Set down exactly the lines in the records below that run from the line with "# Status lamp, a" to the line with "points = [vertex.co", inclusive, and nothing more.
[BEGIN Data for this task]
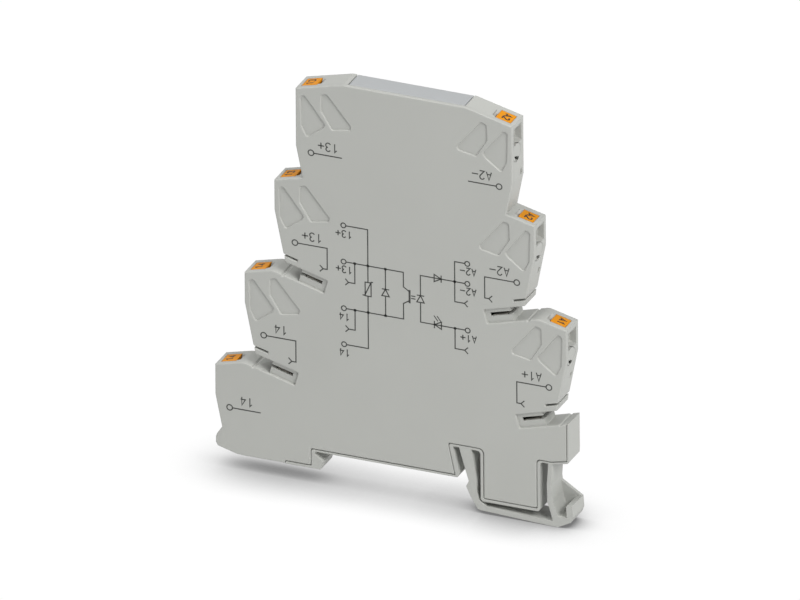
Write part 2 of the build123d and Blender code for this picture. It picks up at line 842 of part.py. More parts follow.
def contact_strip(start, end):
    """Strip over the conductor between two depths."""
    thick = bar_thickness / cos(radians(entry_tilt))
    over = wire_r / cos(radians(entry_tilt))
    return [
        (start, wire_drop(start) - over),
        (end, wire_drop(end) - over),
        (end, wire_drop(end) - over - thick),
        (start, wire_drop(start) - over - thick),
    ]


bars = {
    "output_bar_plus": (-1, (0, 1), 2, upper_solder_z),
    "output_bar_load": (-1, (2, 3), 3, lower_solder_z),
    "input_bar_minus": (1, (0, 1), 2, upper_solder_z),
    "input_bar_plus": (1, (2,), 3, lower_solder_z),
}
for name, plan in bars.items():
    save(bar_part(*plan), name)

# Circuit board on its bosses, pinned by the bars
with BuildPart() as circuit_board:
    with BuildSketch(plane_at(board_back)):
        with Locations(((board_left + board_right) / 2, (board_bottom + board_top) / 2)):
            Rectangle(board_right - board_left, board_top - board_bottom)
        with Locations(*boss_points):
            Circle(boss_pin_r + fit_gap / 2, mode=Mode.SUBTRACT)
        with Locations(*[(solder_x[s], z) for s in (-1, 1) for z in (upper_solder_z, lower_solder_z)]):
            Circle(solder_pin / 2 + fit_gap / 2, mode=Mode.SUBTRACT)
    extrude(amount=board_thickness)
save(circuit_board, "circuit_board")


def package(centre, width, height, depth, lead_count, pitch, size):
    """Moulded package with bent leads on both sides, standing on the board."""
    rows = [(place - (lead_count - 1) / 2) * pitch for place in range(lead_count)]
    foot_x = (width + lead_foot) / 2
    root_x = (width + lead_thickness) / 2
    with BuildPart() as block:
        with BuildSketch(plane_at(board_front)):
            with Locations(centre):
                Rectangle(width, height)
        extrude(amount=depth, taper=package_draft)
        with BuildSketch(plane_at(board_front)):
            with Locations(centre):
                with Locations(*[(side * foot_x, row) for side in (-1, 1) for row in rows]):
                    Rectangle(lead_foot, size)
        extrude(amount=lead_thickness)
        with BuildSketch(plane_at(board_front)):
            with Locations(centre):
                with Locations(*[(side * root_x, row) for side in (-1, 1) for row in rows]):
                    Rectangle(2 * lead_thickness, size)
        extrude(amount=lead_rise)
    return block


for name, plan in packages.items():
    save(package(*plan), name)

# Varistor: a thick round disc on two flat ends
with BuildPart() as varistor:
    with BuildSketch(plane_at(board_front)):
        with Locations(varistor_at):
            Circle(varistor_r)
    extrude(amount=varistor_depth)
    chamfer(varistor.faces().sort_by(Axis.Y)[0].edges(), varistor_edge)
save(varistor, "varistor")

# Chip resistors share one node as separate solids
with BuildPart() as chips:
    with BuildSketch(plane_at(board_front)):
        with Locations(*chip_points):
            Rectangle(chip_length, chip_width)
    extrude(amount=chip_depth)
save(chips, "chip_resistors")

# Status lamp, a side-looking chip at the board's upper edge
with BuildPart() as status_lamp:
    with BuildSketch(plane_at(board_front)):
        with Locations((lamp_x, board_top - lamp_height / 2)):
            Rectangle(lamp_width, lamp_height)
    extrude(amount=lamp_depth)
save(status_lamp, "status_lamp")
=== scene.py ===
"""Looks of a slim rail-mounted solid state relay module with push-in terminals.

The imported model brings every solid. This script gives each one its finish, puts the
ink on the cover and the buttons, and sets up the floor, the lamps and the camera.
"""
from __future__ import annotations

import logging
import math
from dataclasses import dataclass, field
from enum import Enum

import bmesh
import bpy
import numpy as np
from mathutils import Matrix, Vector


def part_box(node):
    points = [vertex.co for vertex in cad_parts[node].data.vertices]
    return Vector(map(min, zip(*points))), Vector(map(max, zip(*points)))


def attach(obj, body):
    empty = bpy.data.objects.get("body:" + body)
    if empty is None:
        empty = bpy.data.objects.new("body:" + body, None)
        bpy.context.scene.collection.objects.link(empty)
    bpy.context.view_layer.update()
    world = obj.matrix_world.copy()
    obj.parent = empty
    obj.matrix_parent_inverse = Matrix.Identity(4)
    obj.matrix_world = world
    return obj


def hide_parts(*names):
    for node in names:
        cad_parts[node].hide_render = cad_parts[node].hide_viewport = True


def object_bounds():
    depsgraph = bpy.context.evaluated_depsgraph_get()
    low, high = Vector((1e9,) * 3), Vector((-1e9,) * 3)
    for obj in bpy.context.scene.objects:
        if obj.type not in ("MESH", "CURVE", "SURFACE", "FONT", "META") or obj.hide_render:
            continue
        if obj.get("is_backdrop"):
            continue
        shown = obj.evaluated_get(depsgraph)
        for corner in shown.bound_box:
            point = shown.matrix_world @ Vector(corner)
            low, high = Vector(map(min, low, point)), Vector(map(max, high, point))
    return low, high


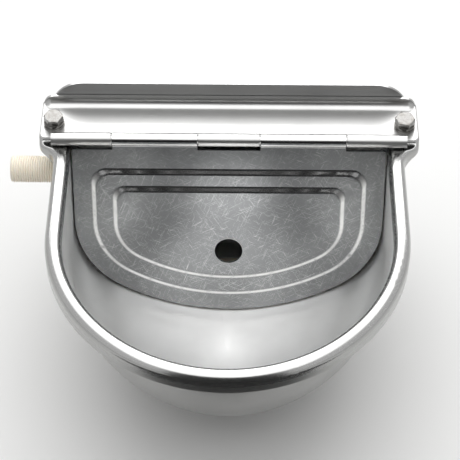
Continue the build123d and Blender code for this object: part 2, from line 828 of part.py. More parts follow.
[END Data for this task]
> **Full output**
# Status lamp, a side-looking chip at the board's upper edge
with BuildPart() as status_lamp:
    with BuildSketch(plane_at(board_front)):
        with Locations((lamp_x, board_top - lamp_height / 2)):
            Rectangle(lamp_width, lamp_height)
    extrude(amount=lamp_depth)
save(status_lamp, "status_lamp")
=== scene.py ===
"""Looks of a slim rail-mounted solid state relay module with push-in terminals.

The imported model brings every solid. This script gives each one its finish, puts the
ink on the cover and the buttons, and sets up the floor, the lamps and the camera.
"""
from __future__ import annotations

import logging
import math
from dataclasses import dataclass, field
from enum import Enum

import bmesh
import bpy
import numpy as np
from mathutils import Matrix, Vector


def part_box(node):
    points = [vertex.co for vertex in cad_parts[node].data.vertices]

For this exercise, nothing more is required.